Criterion for conclusion about the significance/insignificance of differences: Non-parametric Wilcoxon-Mann-Whitney test
Level of significance: 0.05
Null hypothesis: According to cleaned data, there are no statistically significant differences in the average revenue between the products of the main and additional ranges
Alternative hypothesis: The differences in average revenue between the main and additional assortment products according to the cleaned data are statistically significant
print('p-value:', "{0:.3f}".format(stats.mannwhitneyu(df[df['sole_order']== True]['revenue'],
df[df['sole_order']== False]['revenue'])[1]))
print('relative difference in average revenue','{0:.3f}'.format(df[df['sole_order']== True]['revenue'].mean()/df[df['sole_order']== False]['revenue'].mean()-1))
p-value: 0.000 relative difference in average revenue 3.764
Criterion for conclusion about the significance/insignificance of differences: Non-parametric Wilcoxon-Mann-Whitney test
Level of significance: 0.05
Null hypothesis: According to cleaned data, there are no statistically significant differences in the average quantity between the products of the main and additional assortments
Alternative hypothesis: The differences in the average quantity between the products of the main and additional assortments according to the cleaned data are statistically significant
print('p-value:', "{0:.3f}".format(stats.mannwhitneyu(df[df['sole_order']== True]['quantity'],
df[df['sole_order']== False]['quantity'])[1]))
print('relative difference in average quantity','{0:.3f}'.format(df[df['sole_order']== True]['quantity'].mean()/df[df['sole_order']== False]['quantity'].mean()-1))
p-value: 0.000 relative difference in average quantity 0.597
In both cases, p-value is less than the significance level, so we accept the hypothesis that there are no differences in both average revenue and the average number of goods sold in the main and additional ranges.
Having analysed the dataset, we came to the following conclusions:
1. Sales data covers 1 year and 1 month: from October 2018 to October 2019.
2. We found gaps in the numbering of orders - a question to technical support about its adequacy ensues.
3. This is a retail store selling goods mainly under 1,000 CU.
4. No full duplicates were found, but there are both orders duplicated at different times and erroneous buyer-order pairing.
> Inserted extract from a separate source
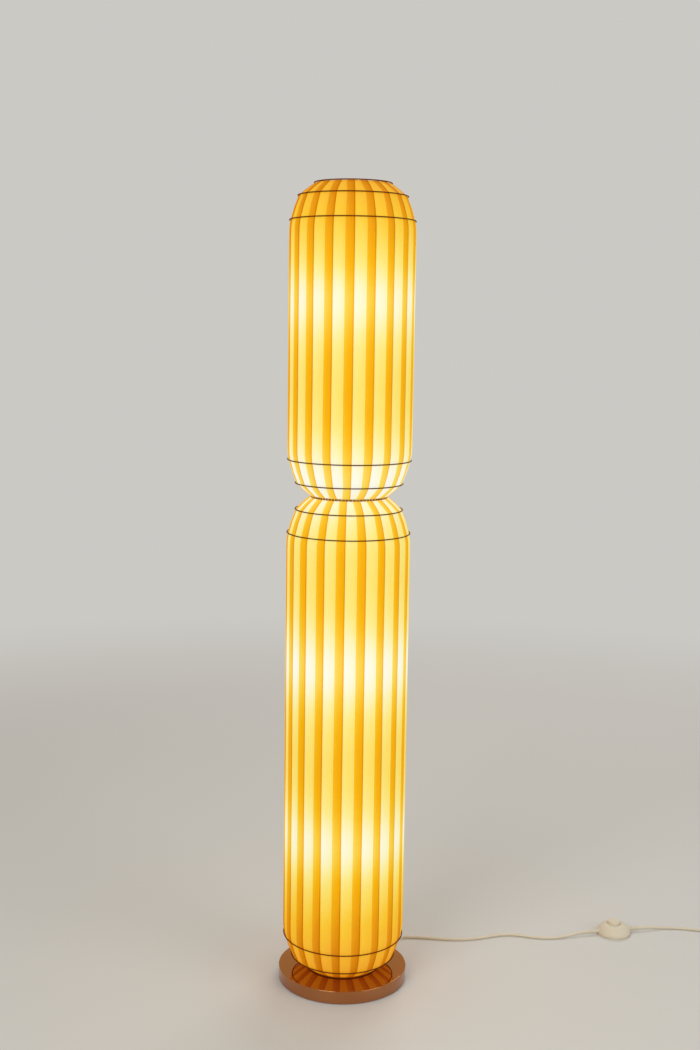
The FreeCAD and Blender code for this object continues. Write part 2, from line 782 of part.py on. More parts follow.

They took up about 30% of the dataset.
5. Wholesale sales accounted for 4.5% of operations and a third (1.3 mCU) of revenue, including a single purchase of 1,000 units of goods (probably an erroneous entry).
6. Retail sales amounted to 2.8 mCU. Monthly trend indicates a gradual reduction in revenue both in monetary and physical terms. The largest purchases in terms of volume are observed in April and May, during peak plant sales.
7. Sales structure is heterogeneous:
First, more than half of sales come from plants, but they only account for 17% of revenue. It is likely that seeds for planting are not purchased all year round, so it is important to fill storage areas with them just before peak demand.
Secondly, the smallest category, “storage and transportation,” brings in the most (a quarter) of revenue. It is followed by clothing and shoes, and household goods, each of which is responsible for a fifth of revenue.
Finally, kitchen and other products account for only 15% of revenue and for 17% of quantity. Perhaps the store should refrain to purchase goods of categories in favor of more profitable ones.
8. Seasonality is observed in sales of plants (April-May) and clothing and shoes (autumn-winter). Distribution by day of the week is almost uniform, with the bulk of sales occurring in the first half of the day, or from 9 a.m. to 3 p.m. (up to 6 p.m. for plants).
9. 85% of products in all categories, excluding plants, are sold separately. Plants are sold both separately (40%) and together with other products. However, most of these other products are other plants.
Recommendations:
1. Prepare unified instructions for order operators on how to enter data into the database so that there are no omissions or erroneous orders.
2. It may be worth coming up with profitable offers for wholesale buyers: there are few of them, but they account for third of the revenue.
3. Make adjustments to the procurement and warehouse management system. Plants take up the most space, but are sold almost only in spring. Accordingly, in autumn-winter it would be possible to free up more space for other categories of goods: clothes and shoes needed in cold weather, and containers that bring in more revenue.
4. The purchase of kitchen and other goods should be reduced or abandoned in favor of more profitable ones.
5. Consider a system of discounts when ordering goods in the evening to relieve operators.